* begin *

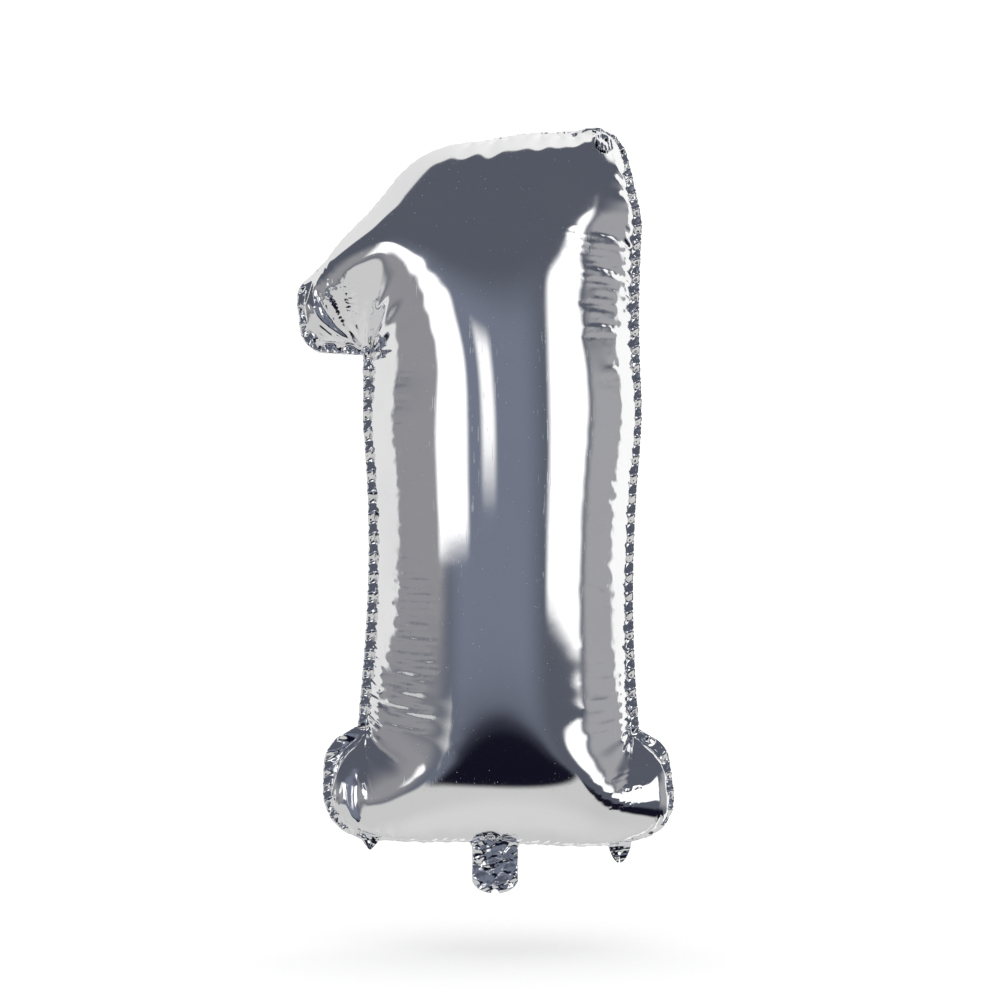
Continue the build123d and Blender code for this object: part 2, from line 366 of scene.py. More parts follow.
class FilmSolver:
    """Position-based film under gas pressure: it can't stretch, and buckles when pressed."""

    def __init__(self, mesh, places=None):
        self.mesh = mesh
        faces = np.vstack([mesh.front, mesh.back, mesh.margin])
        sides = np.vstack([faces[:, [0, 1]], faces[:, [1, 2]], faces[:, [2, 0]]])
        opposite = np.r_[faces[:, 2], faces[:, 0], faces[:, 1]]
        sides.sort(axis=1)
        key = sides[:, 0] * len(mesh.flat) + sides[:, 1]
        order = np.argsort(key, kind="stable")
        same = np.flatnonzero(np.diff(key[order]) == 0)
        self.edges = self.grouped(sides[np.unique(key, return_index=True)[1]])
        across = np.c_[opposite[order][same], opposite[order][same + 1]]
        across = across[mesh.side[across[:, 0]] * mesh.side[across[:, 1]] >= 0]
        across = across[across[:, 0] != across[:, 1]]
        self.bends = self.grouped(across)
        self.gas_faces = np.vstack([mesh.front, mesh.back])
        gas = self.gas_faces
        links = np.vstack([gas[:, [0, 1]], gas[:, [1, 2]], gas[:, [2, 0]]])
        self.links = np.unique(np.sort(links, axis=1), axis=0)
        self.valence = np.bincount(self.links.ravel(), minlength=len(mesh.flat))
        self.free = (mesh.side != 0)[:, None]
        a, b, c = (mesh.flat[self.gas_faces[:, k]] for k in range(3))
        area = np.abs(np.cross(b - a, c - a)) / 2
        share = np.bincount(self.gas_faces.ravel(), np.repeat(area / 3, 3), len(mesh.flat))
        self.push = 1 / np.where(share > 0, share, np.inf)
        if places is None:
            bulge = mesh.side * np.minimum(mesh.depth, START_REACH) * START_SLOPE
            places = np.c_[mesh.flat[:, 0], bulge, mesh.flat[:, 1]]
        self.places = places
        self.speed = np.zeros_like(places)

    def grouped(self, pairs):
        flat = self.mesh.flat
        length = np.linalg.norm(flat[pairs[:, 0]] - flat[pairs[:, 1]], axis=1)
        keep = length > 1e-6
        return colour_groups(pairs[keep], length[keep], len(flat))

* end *

▶ [Work to complete] Quote exactly the opening line of the material above and every line after it, up to and including the line that contains "film under gas".

▶ [Result]
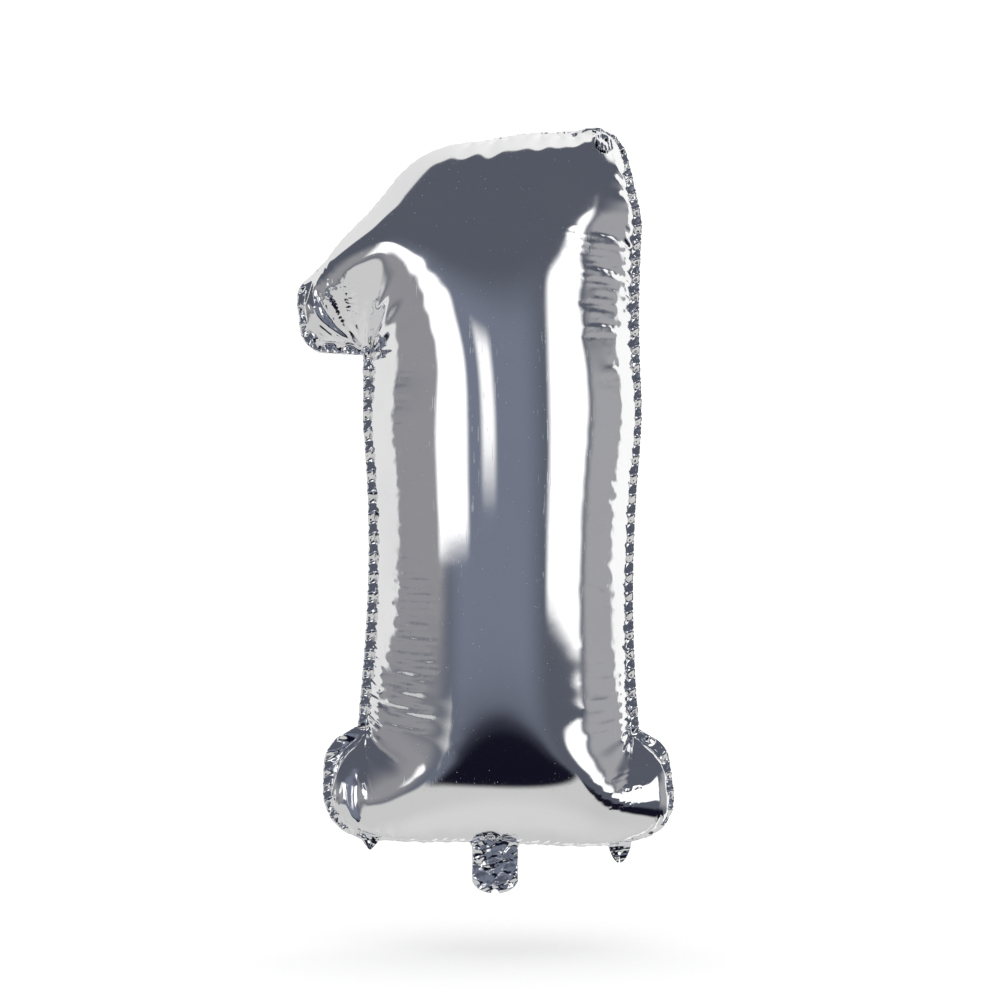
Continue the build123d and Blender code for this object: part 2, from line 366 of scene.py. More parts follow.
class FilmSolver:
    """Position-based film under gas pressure: it can't stretch, and buckles when pressed."""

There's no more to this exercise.